4. Kill Koralon, with me usually #2 or #3 on the healing meters.
5. While RL is doing loot and ppl are moseying toward Ema, zealous OT/DPS pulls first trash mob. If lucky, healer is smart, lets him die, and mob resets. If not, half the raid DPS's, which causes the add to OC and kill us.
6. Pull Ema. The same DK/rogue who can't get out of fires in Kora dies to Nova. Die to not enough DPS on add.
7. Run back, I scan Recount for people not switching targets (it's pretty easy to see in the tooltip) and send snarky whisper, something like "grats on winning meters, can we kill boss and go home now?"
8. Kill Ema on second pull.
9. Archavon dies.

Mark said...

I usually post something (politely) in raid chat after the first Emalon wipe. If it happens again, I just don't really have the patience or desire to wipe on him. He's the functional equivalent of 2 Heroic bosses and truthfully, I'd almost rather do them instead since it's a lot less likely I'd wipe on them.
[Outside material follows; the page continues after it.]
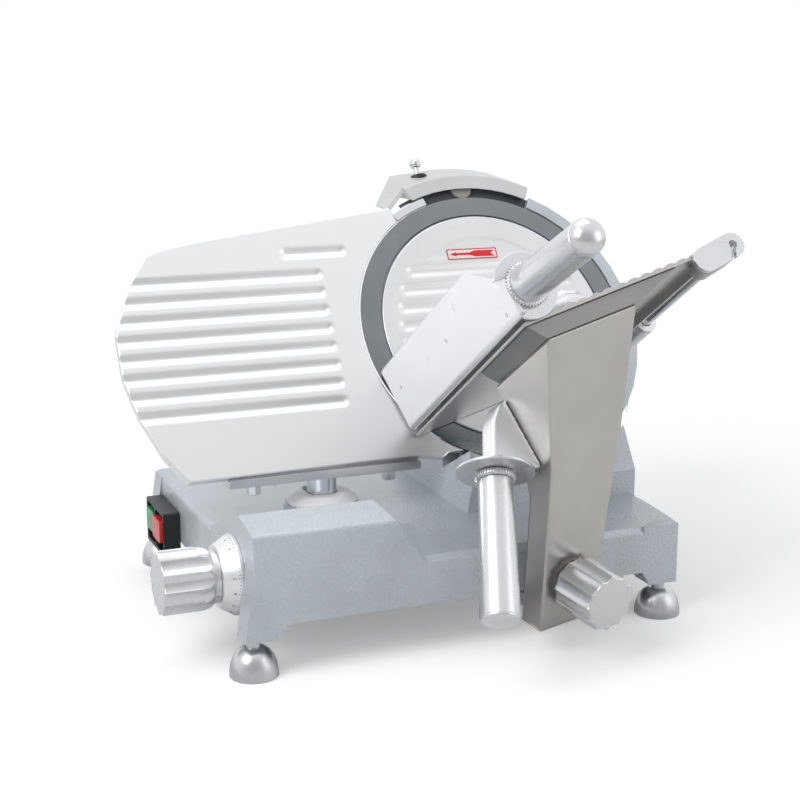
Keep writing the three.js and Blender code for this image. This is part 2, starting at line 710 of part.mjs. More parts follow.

Tangentially, it bugs me so much that people need to stand around a defeated boss while loot is being distributed. ML applies to the entire instance, so there's no excuse for anyone but the ML to be anywhere near Koralon's corpse after he dies.

Kae said...

Okay, finally got a simple stick-figure comic strat knocked out and posted. If a stranger links it in my pugs, I'm gonna laugh. Then probably tell the whole guild. And screenshot it. And be proud that I have successfully educated those puggers that would otherwise give me repair bills.
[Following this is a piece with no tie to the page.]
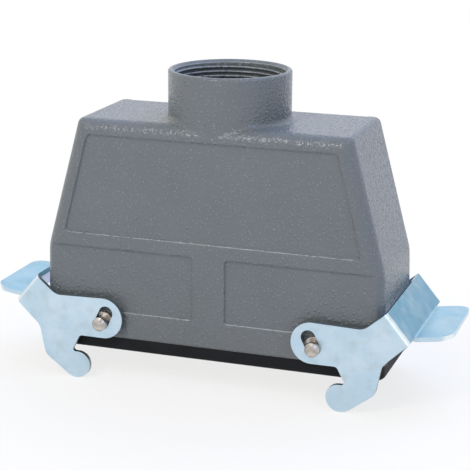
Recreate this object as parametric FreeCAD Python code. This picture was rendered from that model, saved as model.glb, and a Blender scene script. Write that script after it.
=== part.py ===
"""Rectangular cable connector: a hood with two locking levers and a 24-way pin insert.

Millimetres. X runs along the hood's length, Y across its depth with the front at -Y, and Z up.
The origin is the centre of the sealing face, the underside of the gasket.
"""
import FreeCAD, Part
import math
import os

V = FreeCAD.Vector

# Hood shell
rim_length = 120.0
hood_top_z = 79.4
top_length = 94.5
shoulder_inset = 0.85
side_draft = 0.5
shoulder_z = 34.8
shoulder_radius = 16.0
corner_radius = 4.5
roof_side_radius = 4.4
roof_end_radius = 2.2
wall = 2.8
inner_corner_radius = 2.2
rim_wall = 3.6
rim_band_height = 4.0

# Recessed panels in the long walls
panel_depth = 0.55
panel_bevel = 0.6
upper_panel_corner_radius = 1.6
upper_panel_below_top = 5.6
upper_panel_above_shoulder = 6.0
upper_panel_end_margin = 6.2
panel_band_height = 5.8
lower_panel_above_rim = 9.6
lower_panel_end_margin = 0.5
lower_panel_corner_radius = 1.0
rib_width = 12.7

# Cable neck with an internal thread, given by its major radius
thread_radius = 18.5
thread_length = 11.0
thread_mouth_chamfer = 0.9
neck_wall = 2.2
neck_height = 16.4
neck_base_fillet = 1.8
neck_rim_fillet = 0.8
neck_to_roof_edge = 0.3
cable_passage_step = 1.1

# Gasket
gasket_height = 4.5
gasket_edge_chamfer = 0.5
tongue_width = 1.2
tongue_height = 1.6
tongue_clearance = 0.05

# Lever pins
pin_from_end = 22.5
pin_above_rim = 5.6
pin_radius = 2.45
pin_head_radius = 3.8
pin_head_thickness = 1.2
pin_stick_out = 2.6
pin_end_chamfer = 0.7
pin_bore_clearance = 0.05
pin_axial_play = 0.1
pin_collar_radius = 3.5
pin_collar_thickness = 1.4
head_pocket_clearance = 0.5
head_seat_recess = 0.1

# Locking levers, in a side view with the pin axis at (0, 0), u outwards and w up
sheet = 1.5
bend_inner_radius = 0.8
lever_side_gap = 0.15
arm_end_half_height = 7.2
arm_end_flat = 0.2
arm_end_u = -0.45
arm_end_w = 1.8
slot_travel = 4.0
slot_lean_deg = 26.0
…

Assuming we don't wipe anyway. Hehe.

Rul, I completely agree about those standing around the ML (especially if it isn't their class' loot!)... though on a counter-point, I hate when half the raid runs off after a boss kill and pull trash and die to it, because the other half were waiting for the dead to get ressed first. >.>

Mark said...

Well, I was making the assumption that the raid is rezzed. Really, I think it should be done before anyone even touches the body (yes, this wastes some time, but again it's more of a principle thing, and probably also an artifact of a time when that used to actually cause issues).